O Gollum Temer e a sombra de Mordor 

Definitivamente vivemos tempos estranhos e sombrios. Olhamos para os lados e, a cada instante, uma desagradável surpresa espreita, pronta a saltar sobre nós, afiadas presas de olho em presas indefesas. É impossível não recorrer, uma vez mais, à literatura, sempre prestimosa em nosso socorro.

Os tempos de hoje me fazem lembrar de “O senhor dos anéis”, do britânico Tolkien. Embora ele negasse com veemência que sua obra continha qualquer alegoria, é praticamente impossível não vermos, na sombra de Mordor, a veste negra do fascismo europeu no pré-guerra.

Sempre penso nessa imagem, na sombra de Mordor, que se aproxima da Terra Média, e que avança sobre países e povos. No Brasil de hoje, a sensação que dá é que, há alguns anos, uma sombra se aproxima perigosamente de nós.

Os acontecimentos mais recentes parecem indicar que a sombra cresce e ganha terreno. Embora atores os mais diversos façam questão de dizer que tudo está bem, que “as instituições estão funcionando normalmente”, o que vimos é o mais completo caos e as escaramuças de uma guerra não declarada formalmente entre os poderes da República.

Abundam, no Brasil de hoje, os personagens de Tolkien. Aqueles senhores e senhoras com suas risíveis capas negras e esvoaçantes, feito um Batman querendo enxergar o futuro com os olhos voltados para o passado, lembram os nazgûls, os espectros do anel. Confesso que eles me dão medo, muito medo. Haroldo Lima tem toda razão ao falar em “arreganho da pior ditadura”. A imagem é essa mesma, um judiciário que arreganha os dentes, pronto a morder a democracia, exatamente como aqueles espectros dos quais falei.

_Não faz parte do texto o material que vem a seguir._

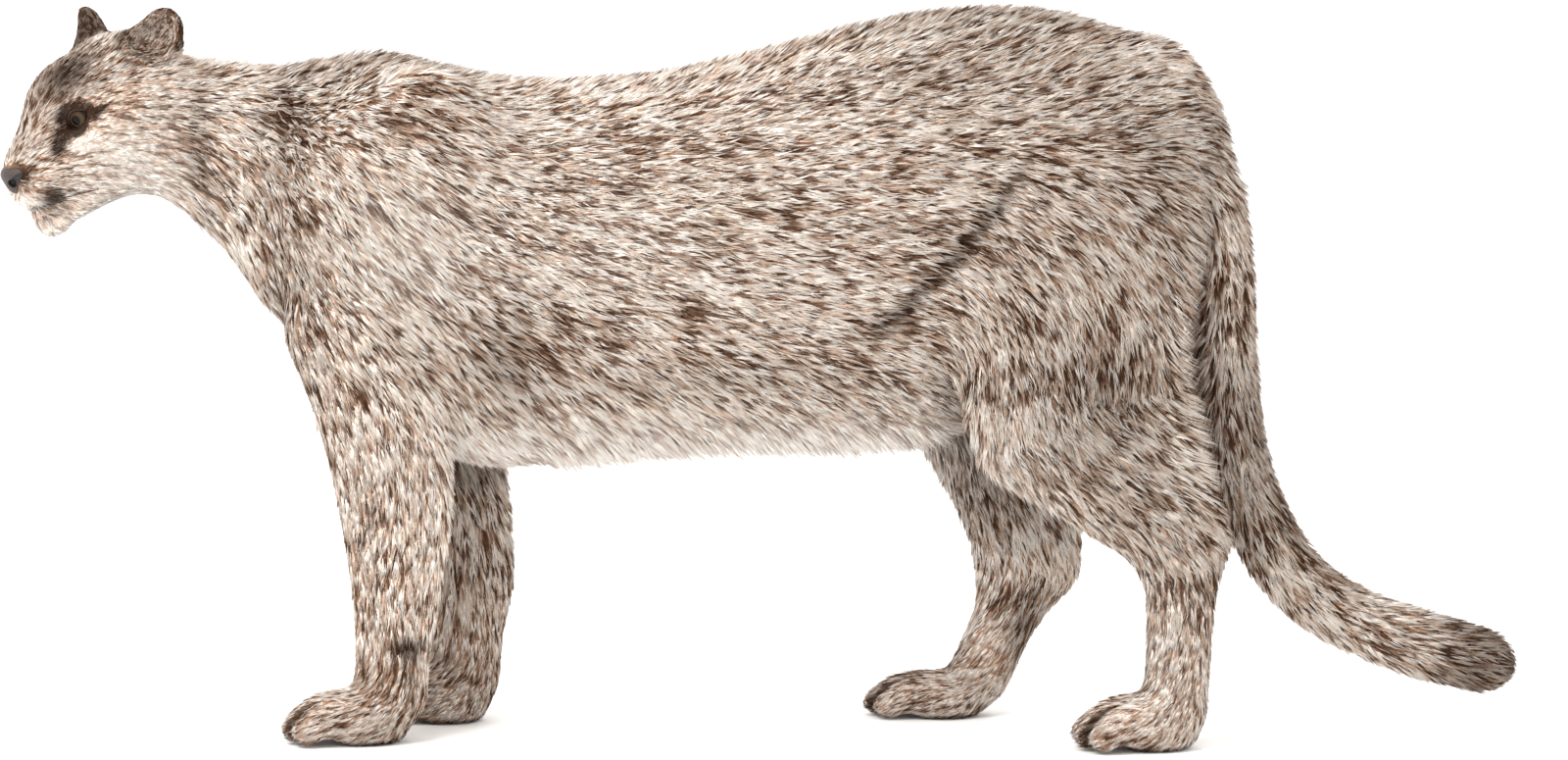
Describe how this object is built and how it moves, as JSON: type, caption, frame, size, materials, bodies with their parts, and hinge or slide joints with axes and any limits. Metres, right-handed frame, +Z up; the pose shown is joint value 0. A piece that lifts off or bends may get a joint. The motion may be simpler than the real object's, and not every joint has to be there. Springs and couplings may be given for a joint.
{
  "type": "cougar",
  "caption": "Standing adult cougar, life size: head turned a little aside and bowed, hind feet one ahead of the other, long tail hanging behind and curving up at its end.",
  "frame": {"origin": "on the ground under the middle of the animal's length and width", "axes": "+X towards the tail's tip, so the animal faces -X; +Y to the animal's right; +Z up"},
  "size_m": [1.533, 0.278, 0.7469],
  "materials": {
    "coat": "short dense grizzled grey-brown fur",
    "dark_coat": "short dark brown fur of the ear backs and tail tip",
    "pale_coat": "short cream fur of the chin and lower jaw",
    "nose_skin": "bare dark skin of the nose, slightly moist",
    "eye": "clear wet eye with an amber-brown iris and a round black pupil"
  },
  "bodies": {
    "root": {"belly": "coat", "chest": "coat", "ear_left": "dark_coat", "ear_right": "dark_coat", "eye_left": "eye", "eye_right": "eye", "foreleg_left_forearm": "coat", "foreleg_left_paw": "coat", "foreleg_left_shoulder": "coat", "foreleg_right_forearm": "coat", "foreleg_right_paw": "coat", "foreleg_right_shoulder": "coat", "head": "coat", "hindleg_left_metatarsus": "coat", "hindleg_left_paw": "coat", "hindleg_left_shank": "coat", "hindleg_left_thigh": "coat", "hindleg_right_metatarsus": "coat", "hindleg_right_paw": "coat", "hindleg_right_shank": "coat", "hindleg_right_thigh": "coat", "jaw": "pale_coat", "neck": "coat", "nose": "nose_skin", "rump": "coat", "tail_middle": "coat", "tail_root": "coat", "tail_tip": "dark_coat", "tail_upper": "coat"}
  },
  "joints": []
}
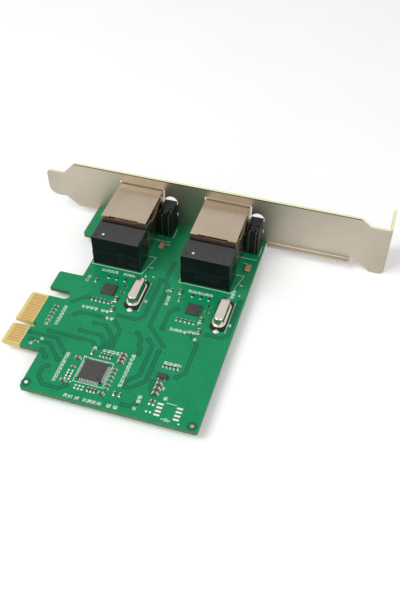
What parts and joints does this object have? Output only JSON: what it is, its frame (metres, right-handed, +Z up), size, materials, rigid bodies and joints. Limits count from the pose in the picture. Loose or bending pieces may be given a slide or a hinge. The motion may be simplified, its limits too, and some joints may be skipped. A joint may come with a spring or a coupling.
{
  "type": "network interface card",
  "caption": "Low-profile network card with modular jacks, line transformers and lamps on a green board, behind a folded full-height slot bracket.",
  "frame": {"origin": "on the tip of the card edge, at the middle of its key notch and half way through the board", "axes": "+X along the bracket from its tongue to its screw tab, +Y out through the bracket, +Z up from the component side of the board"},
  "size_m": [0.12, 0.0929, 0.0217],
  "materials": {
    "board_green": "green solder mask over glass laminate, satin",
    "contact_gold": "hard gold plating, satin",
    "bracket_steel": "bright nickel plating over steel sheet",
    "shell_metal": "tin-nickel plated sheet, satin",
    "insert_black": "black moulded plastic",
    "spring_gold": "gold-plated spring wire",
    "tail_tin": "tinned",
    "case_black": "black potted case, finely textured",
    "holder_black": "black moulded plastic",
    "lamp_clear": "clear moulded lamp",
    "can_nickel": "polished nickel",
    "pad_black": "black insulating pad",
    "chip_black": "moulded epoxy",
    "ceramic_tan": "fired ceramic",
    "film_black": "black film coating"
  },
  "bodies": {
    "root": {"bracket": "bracket_steel", "bridge_chip": "chip_black", "bridge_leads": "tail_tin", "ceramic_capacitor_1": "ceramic_tan", "ceramic_capacitor_2": "ceramic_tan", "ceramic_capacitor_ends_1": "tail_tin", "ceramic_capacitor_ends_2": "tail_tin", "circuit_board": "board_green", "controller_chip_1": "chip_black", "controller_chip_2": "chip_black", "controller_pads_1": "tail_tin", "controller_pads_2": "tail_tin", "crystal_can_1": "can_nickel", "crystal_can_2": "can_nickel", "crystal_feet_1": "tail_tin", "crystal_feet_2": "tail_tin", "crystal_pad_1": "pad_black", "crystal_pad_2": "pad_black", "edge_contacts_top": "contact_gold", "edge_contacts_under": "contact_gold", "jack_contacts_1": "spring_gold", "jack_contacts_2": "spring_gold", "jack_insert_1": "insert_black", "jack_insert_2": "insert_black", "jack_shell_1": "shell_metal", "jack_shell_2": "shell_metal", "jack_tails_1": "tail_tin", "jack_tails_2": "tail_tin", "lamp_holder_1": "holder_black", "lamp_holder_2": "holder_black", "lamp_leads_1": "tail_tin", "lamp_leads_2": "tail_tin", "lamps_1": "lamp_clear", "lamps_2": "lamp_clear", "regulator": "chip_black", "regulator_leads": "tail_tin", "resistor_ends": "tail_tin", "resistors": "film_black", "small_capacitor_ends": "tail_tin", "small_capacitors": "ceramic_tan", "transformer_1": "case_black", "transformer_2": "case_black", "transformer_tails_1": "tail_tin", "transformer_tails_2": "tail_tin"}
  },
  "joints": []
}
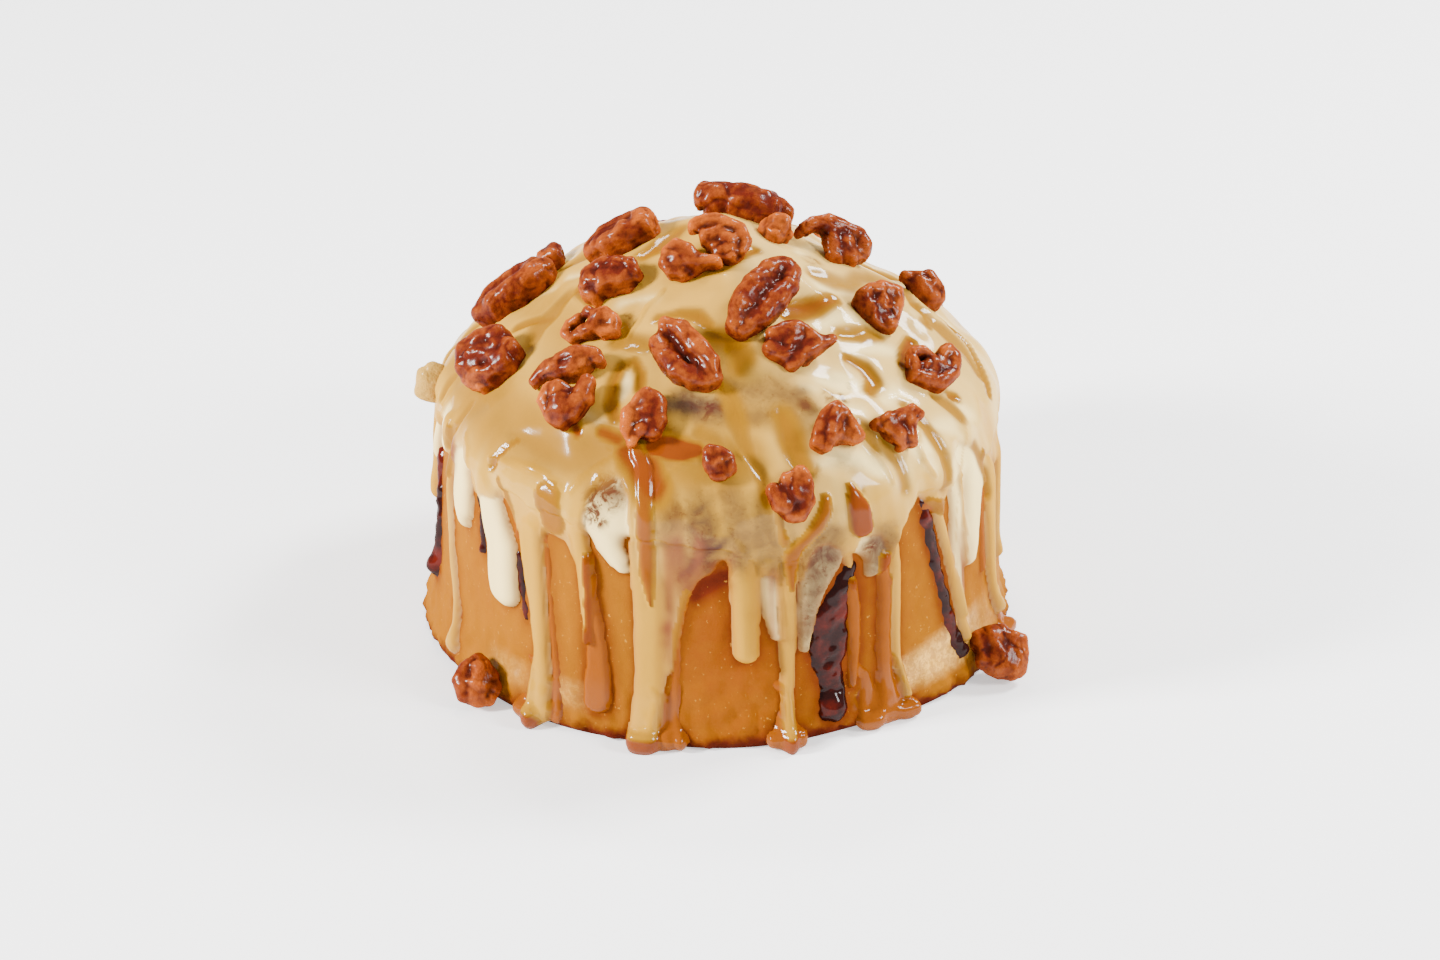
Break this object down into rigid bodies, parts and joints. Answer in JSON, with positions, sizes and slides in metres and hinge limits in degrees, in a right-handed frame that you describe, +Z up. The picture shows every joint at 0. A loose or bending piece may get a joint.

Ver juízes e integrantes do Ministério Público se portando como crianças mimadas, batendo o pé e dizendo que só brincam se puderem ditar as regras da brincadeira chega a parecer cômico, não fosse uma tragédia assustadora. Não personificam mais a Lei e a Justiça, pois que se colocaram perigosamente acima das duas. Não admitem nenhum controle, nenhuma crítica. Saíram do plano dos humanos, dos mortais, para um patamar superior, o das suas supremas vontades e vaidades, onde reinam divinas convicções.

Neste universo brasileiro com toques de Tolkien não faltam candidatos a Gollum. Um deles, provisoriamente, agarrou o anel. Não é o mais esperto entre os Sméagols, é bom que se registre, mas foi certamente dos mais pérfidos e traiçoeiros. Agora, agarra-se desesperadamente ao “um anel” (desculpem-me, à faixa presidencial), sob os olhares cúpidos de outros golluns, como o playboy de Minas e o careca e o santo de São Paulo. Ao Gollum temeroso que se refugiou em uma caverna no Planalto, a faixa, tal qual o “um anel”, pesa-lhe como uma maldição, lhe consome e lhe torna cada vez menor. Ele desaparece a olhos não-vistos e fica cada vez mais próximo do seu real tamanho.

Há, ainda, uma tropa barulhenta de orcs. Bolsonaros, Frotas, Kataguiris, Hollidays, parecem sair daquelas oficinas de Saruman. Verdade que não há, dentre eles, nenhum capaz de se dizer um Azog, um uruk, embora profanos todos eles. Na extrema direita tupiniquim sobra bravata e escasseiam neurônios, mas ainda assim eles são um perigoso bando de orcs, prontos a destruir tudo pela frente e a brigar entre si, como têm feito tantas vezes ultimamente.

Não falta, no Brasil de Tolkien, nem mesmo Grima Língua de Cobra. Talvez seja esse um dos mais abundantes personagens, em redações de jornais e emissoras de televisão, ou sussurrando em palacetes e alcovas.

Certo é que uma sombra se aproxima de nós. Uma sombra negra, que beira o fascismo. Um golpe aproximou mais essa sombra de nós. Um golpe dentro do golpe, como parece se tramar, pode aproximá-la mais ainda.

A questão do momento é por quanto tempo o Sméagol Temer conseguirá manter o “um anel” antes de ser devorado, por orcs ou por outros golluns. A questão crucial é o que virá depois dele. Quem é o Sauron que nos espreita desde a escuridão de Mordor?